Luciana Holtz – O que me deixa mais inconformada é que estamos falando do câncer que mais mata, e ele não é tratado de forma prioritária. Existe um esforço grande para o tabagismo, e definitivamente temos que seguir nesse combate – inclusive o cigarro eletrônico, o narguilé –, há uma questão importante de ambiente e de comportamento que precisa seguir sendo muito debatida. Mas o número de pacientes que estão descobrindo a doença na fase avançada ainda é muito alto. E hoje, podemos começar a falar de rastreamento de câncer de pulmão, sabemos quem é o paciente que se beneficia desse tipo de exame. Óbvio, toda a linha de cuidado precisa estar muito conectada. É uma doença que continua sendo a que mais mata, mas que tem oferecido a oportunidade de a gente melhorar e mudar esses números. Está na hora de ser mais priorizada.

Recentemente vocês realizaram um evento sobre câncer de pulmão. Quais foram os principais destaques do evento?

Luciana Holtz – Nesse fórum, especificamente, a gente preparou a agenda em parceria com o GBot, que é o Grupo Brasileiro de Oncologia Torácica. Achamos importante aprofundar uma discussão necessária que é o foco no paciente, olhar para esse paciente que está descobrindo a doença avançada. Nossa agenda foi muito focada na questão do acesso aos testes moleculares diante do diagnóstico, inclusive com o posicionamento oficial de Oncoguia e do GBot, assinado por vários outros grupos e deixando claro que apesar de todos os desafios, não podemos mais abrir mão de que esse paciente tenha acesso e saiba qual é o tipo de mutação que ele tem. A outra discussão foi em torno do acesso aos tratamentos, como estão os processos na Conitec, de que forma a pesquisa clínica pode ajudar, como melhorar esse cenário do acesso ao tratamento.

Em agosto o Oncoguia apresentou a pesquisa “Vivendo com câncer de pulmão avançado: prioridades e preocupações”. Quais foram os resultados de destaque?

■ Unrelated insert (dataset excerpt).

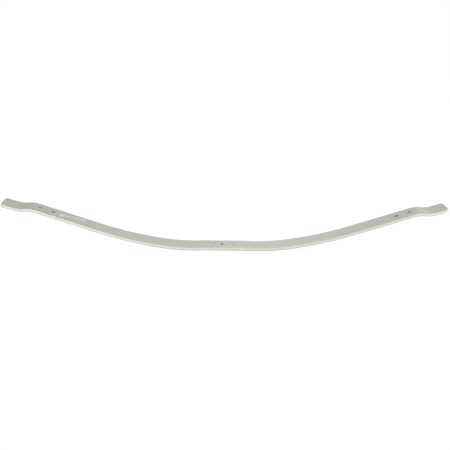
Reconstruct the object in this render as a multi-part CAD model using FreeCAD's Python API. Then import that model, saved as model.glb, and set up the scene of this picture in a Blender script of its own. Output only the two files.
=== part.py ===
"""Single-leaf steel spring with joggled ends, in millimetres.

The leaf is one bar of spring steel. It is cut here into three solids, a centre section and two arms,
at the places where each arm acts as if it were hinged when the leaf bends.
The origin is on the axis of the centre bolt hole, at the lower face. +X runs along the leaf, +Y to its
rear edge and +Z up.
"""
import FreeCAD, Part
import math
import os

from FreeCAD import Vector

# The bar
LEAF_WIDTH = 63.5
LEAF_THICKNESS = 9.1
EDGE_RADIUS = 2.0
TIP_CORNER_RADIUS = 10.0

# The upper face's line, from the middle of the bow out to a tip, with radii on that face and turns in degrees
BOW_MIDDLE_X = 9.0
SEAT_HALF_LENGTH = 45.0
SEAT_EDGE_RADIUS, SEAT_EDGE_TURN = 600.0, 2.1
INNER_BOW_RADIUS, INNER_BOW_TURN = 610.0, 10.5
OUTER_BOW_RADIUS, OUTER_BOW_TURN = 1070.0, 9.9
STRAIGHT_LENGTH = 179.0
JOGGLE_DOWN_RADIUS, JOGGLE_DOWN_TURN = 78.0, 23.5
JOGGLE_UP_RADIUS, JOGGLE_UP_TURN = 79.0, 22.5
TIP_LENGTH = 35.0

# Holes and dimples
CENTRE_HOLE_RADIUS = 4.5
END_HOLE_RADIUS = 5.5
END_HOLE_SPACING = 38.0
OUTER_HOLE_TO_JOGGLE = 7.0
DIMPLE_OFFSET = 29.0
DIMPLE_RADIUS = 10.0
DIMPLE_DEPTH = 1.4

# Where each arm turns against the centre section, along the upper face from the middle of the bow
HINGE_DISTANCE = 127.0
HINGE_TRAVEL = 13.5
KERF = 0.3
KERF_SPARE_ANGLE = 1.5

# How far a cutting tool stands past the bar's faces
CUT_MARGIN = 5.0

# What an arm is made of, from the seat to the tip. A bend is (radius, turn in degrees, 1 where it lifts the
# tip or -1 where it lowers it), and a straight run is (length, 0.0, 0).
ARM_RUNS = [
    (SEAT_EDGE_RADIUS, SEAT_EDGE_TURN, -1),
    (INNER_BOW_RADIUS, INNER_BOW_TURN, 1),
    (OUTER_BOW_RADIUS, OUTER_BOW_TURN, 1),
    (STRAIGHT_LENGTH, 0.0, 0),
    (JOGGLE_DOWN_RADIUS, JOGGLE_DOWN_TURN, -1),
    (JOGGLE_UP_RADIUS, JOGGLE_UP_TURN, 1),
    (TIP_LENGTH, 0.0, 0),
]


def step(x, z, heading, radius, angle, bend):
    """Returns the point and heading after an arc of this radius, turning by angle (radians) up or down."""
    end_heading = heading + bend * angle
    end_x = x + bend * radius * (math.sin(end_heading) - math.sin(heading))
    end_z = z - bend * radius * (math.cos(end_heading) - math.cos(heading))
    return end_x, end_z, end_heading


def arm_line(side, depth):
    """Edges of one arm's line, depth below the upper face, from the end of the flat seat to the tip.

    side is +1 for the right arm and -1 for the left. Also returns the line's first and last points.
    """
    x, z, heading = SEAT_HALF_LENGTH, LEAF_THICKNESS - depth, 0.0

    def place(px, pz):
        return Vector(BOW_MIDDLE_X + side * px, -LEAF_WIDTH / 2, pz)

    first = place(x, z)
    edges = []
    for size, turn, bend in ARM_RUNS:
        start = place(x, z)
        if bend == 0:
            x, z = x + size * math.cos(heading), z + size * math.sin(heading)
            edges.append(Part.LineSegment(start, place(x, z)).toShape())
            continue
        radius = size + bend * depth
        angle = math.radians(turn)
        middle_x, middle_z, _ = step(x, z, heading, radius, angle / 2, bend)
        x, z, heading = step(x, z, heading, radius, angle, bend)
        edges.append(Part.Arc(start, place(middle_x, middle_z), place(x, z)).toShape())
    return edges, first, place(x, z)


def run_length(run):
    """Length of one run of an arm along the upper face."""
    size, turn, bend = run
    return size * math.radians(turn) if bend else size


def upper_point(side, distance):
    """Point on the upper face's centreline, and the face's slope there in radians, rising outwards.

    distance is measured along the face from the middle of the bow.
    """
    x, z, heading = SEAT_HALF_LENGTH, LEAF_THICKNESS, 0.0
    left = distance - SEAT_HALF_LENGTH
    for run in ARM_RUNS:
        size, _, bend = run
        part = min(left, run_length(run))
        if bend:
            x, z, heading = step(x, z, heading, size, part / size, bend)
        else:
            x, z = x + part * math.cos(heading), z + part * math.sin(heading)
        left -= part
    return Vector(BOW_MIDDLE_X + side * x, 0, z), heading


def face_normal(side, slope):
    """Unit vector square to the upper face, pointing up out of the bar."""
    return Vector(-side * math.sin(slope), 0, math.cos(slope))


def end_hole_distances():
    """Distances of the inner and the outer end hole from the middle of the bow, along the upper face."""
    runs_before_joggle = ARM_RUNS[:4]
    outer = SEAT_HALF_LENGTH + sum(run_length(run) for run in runs_before_joggle) - OUTER_HOLE_TO_JOGGLE
    return outer - END_HOLE_SPACING, outer


def bar():
    """The whole bent bar with rounded edges and rounded tip corners, before any hole."""
    edges = []
    tips = []
    for depth in (0.0, LEAF_THICKNESS):
        left_edges, left_first, left_tip = arm_line(-1, depth)
        right_edges, right_first, right_tip = arm_line(1, depth)
        edges += left_edges + right_edges + [Part.LineSegment(left_first, right_first).toShape()]
        tips.append((left_tip, right_tip))
    for upper_tip, lower_tip in zip(*tips):
        edges.append(Part.LineSegment(upper_tip, lower_tip).toShape())
    outline = Part.Wire(Part.__sortEdges__(edges))
    solid = Part.Face(outline).extrude(Vector(0, LEAF_WIDTH, 0))
    return round_face_edges(round_tip_corners(solid, tips))


def round_tip_corners(solid, tips):
    """Rounds the four corners of the two tips, seen in plan."""
    corners = []
    for upper_tip, lower_tip in zip(*tips):
        centre = (upper_tip + lower_tip) / 2
        for edge in solid.Edges:
            middle = edge.CenterOfMass
            in_tip_plane = Vector(middle.x - centre.x, 0, middle.z - centre.z).Length < 0.01
            if in_tip_plane and abs(edge.Length - LEAF_THICKNESS) < 0.01:
                corners.append(edge)
    return solid.makeFillet(TIP_CORNER_RADIUS, corners)


def round_face_edges(solid):
    """Rounds the edges of the upper and lower faces all the way round."""
    edges = []
    for edge in solid.Edges:
        faces = solid.ancestorsOfType(edge, Part.Face)
        if sorted(is_broad_face(face) for face in faces) == [False, True]:
            edges.append(edge)
    return solid.makeFillet(EDGE_RADIUS, edges)


def is_broad_face(face):
    """True for a face that belongs to the bar's upper or lower side, False for its side and end faces."""
    u_low, u_high, v_low, v_high = face.ParameterRange
    normal = face.normalAt((u_low + u_high) / 2, (v_low + v_high) / 2)
    return abs(normal.z) > math.cos(math.radians(45))


def hole(point, up, radius):
    """Cylinder through the bar at a point on the upper face, square to the face."""
    length = LEAF_THICKNESS + 2 * CUT_MARGIN
    return Part.makeCylinder(radius, length, point + up * CUT_MARGIN, -up)


def centre_hole():
    """The hole for the bolt that holds the leaf on its seat."""
    return hole(Vector(0, 0, LEAF_THICKNESS), Vector(0, 0, 1), CENTRE_HOLE_RADIUS)


def end_holes():
    """The two holes near each tip."""
    tools = []
    for side in (-1, 1):
        for distance in end_hole_distances():
            point, slope = upper_point(side, distance)
            tools.append(hole(point, face_normal(side, slope), END_HOLE_RADIUS))
    return tools


def dimples():
    """Balls that press a shallow round dimple in the upper face on each side of the centre hole."""
    ball_radius = (DIMPLE_RADIUS**2 + DIMPLE_DEPTH**2) / (2 * DIMPLE_DEPTH)
    height = LEAF_THICKNESS - DIMPLE_DEPTH + ball_radius
    return [Part.makeSphere(ball_radius, Vector(x, 0, height)) for x in (-DIMPLE_OFFSET, DIMPLE_OFFSET)]


def middle_point(side, distance):
    """Point at the middle of the thickness, and the unit vector up out of the upper face there."""
    point, slope = upper_point(side, distance)
    up = face_normal(side, slope)
    return point - up * (LEAF_THICKNESS / 2), up


def kerf(side):
    """The cut between the centre section and an arm.

    It is a thin saw cut above the hinge line, and a wedge below it, because the lower edges close up as the
    arm comes down.
    """
    point, up = middle_point(side, HINGE_DISTANCE)
    outward = Vector(side * up.z, 0, -side * up.x)
    half = KERF / 2
    reach = LEAF_THICKNESS / 2 + 1.0
    flare = half + reach * math.tan(math.radians(HINGE_TRAVEL + KERF_SPARE_ANGLE))
    corners = [(-half, reach), (half, reach), (half, 0.0), (flare, -reach), (-half, -reach), (-half, reach)]
    front = Vector(0, -LEAF_WIDTH / 2 - CUT_MARGIN, 0)
    wire = Part.makePolygon([point + outward * a + up * b + front for a, b in corners])
    return Part.Face(wire).extrude(Vector(0, LEAF_WIDTH + 2 * CUT_MARGIN, 0))


def print_places():
    """Prints the middles of the holes and the hinge lines, with the bar's upward direction at each."""
    inner, outer = end_hole_distances()
    for name, distance in (("hinge", HINGE_DISTANCE), ("inner hole", inner), ("outer hole", outer)):
        for side in (-1, 1):
            point, up = middle_point(side, distance)
            print(name, side, [round(value, 3) for value in point], [round(value, 5) for value in up])


def main():
    os.makedirs("parts", exist_ok=True)
    cuts = [centre_hole(), *end_holes(), *dimples(), kerf(-1), kerf(1)]
    pieces = sorted(bar().cut(cuts).Solids, key=lambda solid: solid.CenterOfMass.x)
    for name, solid in zip(("left_arm", "centre_section", "right_arm"), pieces, strict=True):
        solid.exportStep(f"parts/{name}.step")
        print(name, round(solid.Volume), "mm3, valid", solid.isValid())
    print_places()


main()
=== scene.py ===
"""Painted single-leaf spring: its visible surfaces, paint, floor, light and camera, in metres."""

import math

import bmesh
import bpy
from mathutils import Matrix, Vector


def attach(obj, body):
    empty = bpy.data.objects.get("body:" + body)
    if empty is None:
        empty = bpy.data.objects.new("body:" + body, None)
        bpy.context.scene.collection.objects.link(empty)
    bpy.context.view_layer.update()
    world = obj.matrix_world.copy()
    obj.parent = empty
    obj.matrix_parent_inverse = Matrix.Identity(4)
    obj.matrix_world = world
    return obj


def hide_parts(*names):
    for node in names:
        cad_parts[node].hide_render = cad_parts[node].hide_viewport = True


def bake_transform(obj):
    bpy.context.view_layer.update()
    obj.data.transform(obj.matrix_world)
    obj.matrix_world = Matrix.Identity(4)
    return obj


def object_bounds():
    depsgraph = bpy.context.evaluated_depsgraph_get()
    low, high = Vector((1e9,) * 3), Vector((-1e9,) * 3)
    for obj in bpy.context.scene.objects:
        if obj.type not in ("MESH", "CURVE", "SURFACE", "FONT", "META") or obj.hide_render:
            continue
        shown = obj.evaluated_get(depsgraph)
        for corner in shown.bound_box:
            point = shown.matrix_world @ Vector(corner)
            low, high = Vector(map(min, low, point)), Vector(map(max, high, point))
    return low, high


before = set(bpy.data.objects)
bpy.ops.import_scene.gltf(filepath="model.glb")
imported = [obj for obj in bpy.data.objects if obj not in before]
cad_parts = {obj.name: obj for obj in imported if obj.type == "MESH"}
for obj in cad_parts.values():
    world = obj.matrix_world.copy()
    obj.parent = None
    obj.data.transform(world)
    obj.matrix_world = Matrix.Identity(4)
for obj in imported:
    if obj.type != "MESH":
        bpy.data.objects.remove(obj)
cad_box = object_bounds()

# ---------------------------------------------------------------- driving dimensions, metres and degrees

LEAF_WIDTH = 0.0635
LEAF_THICKNESS = 0.0091
EDGE_RADIUS = 0.002
TIP_CORNER_RADIUS = 0.010

# The upper face's line from the middle of the bow to a tip. A bend is (radius, turn, 1 where it lifts the tip
# or -1 where it lowers it), and a straight run is (length, 0, 0).
BOW_MIDDLE_X = 0.009
SEAT_HALF_LENGTH = 0.045
ARM_RUNS = [
    (0.600, 2.1, -1),
    (0.610, 10.5, 1),
    (1.070, 9.9, 1),
    (0.179, 0.0, 0),
    (0.078, 23.5, -1),
    (0.079, 22.5, 1),
    (0.035, 0.0, 0),
]
RUNS_BEFORE_JOGGLE = 4

CENTRE_HOLE_RADIUS = 0.0045
END_HOLE_RADIUS = 0.0055
END_HOLE_SPACING = 0.038
OUTER_HOLE_TO_JOGGLE = 0.007
HOLE_LIP = 0.0005
DIMPLE_OFFSET = 0.029
DIMPLE_RADIUS = 0.010
DIMPLE_DEPTH = 0.0014
DIMPLE_LIP_SOFTNESS = 0.07

# The mesh: cells along and across the leaf, and a square patch of finer cells round each hole and dimple
CELL = 0.0045
PATCH_HALF = 0.013
PATCH_CELLS = 12
CELLS_BESIDE_PATCH = 6
CORNER_STEPS = 9
EDGE_STEPS = 6
SIDE_STEPS = 3
LIP_STEPS = 4
# Where rings lie between a patch's square border and its circle, as shares of the way
HOLE_RING_SHARES = (0.35, 0.65, 0.85, 1.0)
PLAIN_RING_SHARES = (0.5, 1.0)
# Radii of the rings of a patch with no hole, as shares of a dimple's radius, from the outermost
PLAIN_OUTER_RING = 1.06
PLAIN_INNER_RINGS = (1.0, 0.94, 0.86, 0.72, 0.56, 0.4, 0.24, 0.1)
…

Luciana Holtz – Neste trabalho, ouvimos tanto quantitativamente, quanto qualitativamente os pacientes com câncer de pulmão. A gente continua tendo um desafio e um ponto prioritário que é combater o estigma de como a nossa sociedade ainda olha para esse paciente de câncer de pulmão, como se o câncer viesse porque ele fez uma coisa errada. E acho que a gente tem que olhar para essa questão como um vício que precisa de tratamento, que não é fácil de parar de fumar. Não é um castigo, não é uma sentença. A questão do paciente não fumante também foi destaque, inclusive a nossa campanha “Câncer de pulmão, eu?!” traz essa reflexão em torno de quem pode e quem não pode ter. A grande conclusão é que, na verdade, todo mundo que tem pulmão pode ter. Ou seja, todo mundo. Abordamos também os desafios dos sinais e sintomas, a quantidade de paciente que passa por mais de três médicos para poder fechar o diagnóstico, a dificuldade para fechar o diagnóstico, ter acesso a biópsia e começar o tratamento mesmo. Além do quanto esse tratamento hoje, em especial para o paciente do SUS, está deixando a desejar sem novas terapias disponíveis.

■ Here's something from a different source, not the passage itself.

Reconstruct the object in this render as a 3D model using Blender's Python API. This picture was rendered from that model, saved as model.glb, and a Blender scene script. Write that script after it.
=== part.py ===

O que podemos esperar de avanços no rastreio, diagnóstico e tratamento do câncer de pulmão no futuro próximo?

Luciana Holtz – As coisas estão acontecendo. Hoje, especificamente está sendo lançado um consenso de rastreamento para câncer de pulmão em parceria de três sociedades médicas, então já estamos conseguindo falar de rastreio. Agora, temos uma longa caminhada pela frente, que é realmente ver o governo incorporando esse tipo de documento e criando estratégias para a gente conseguir fazer esse exame no SUS oficialmente. Mas isso já nos dá muito subsídio para que pelo menos haja solicitação do exame, para que pilotos possam ser iniciados. A gente sabe a diferença que é um paciente que descobre a doença nos estágios um ou dois, e pode ir direto para uma cirurgia e ser curado, e o que descobre em todas as outras fases e precisa fazer inúmeros tratamentos. Então, minha expectativa é de que a gente comece, com esse consenso, a mudar a realidade do câncer de pulmão no Brasil.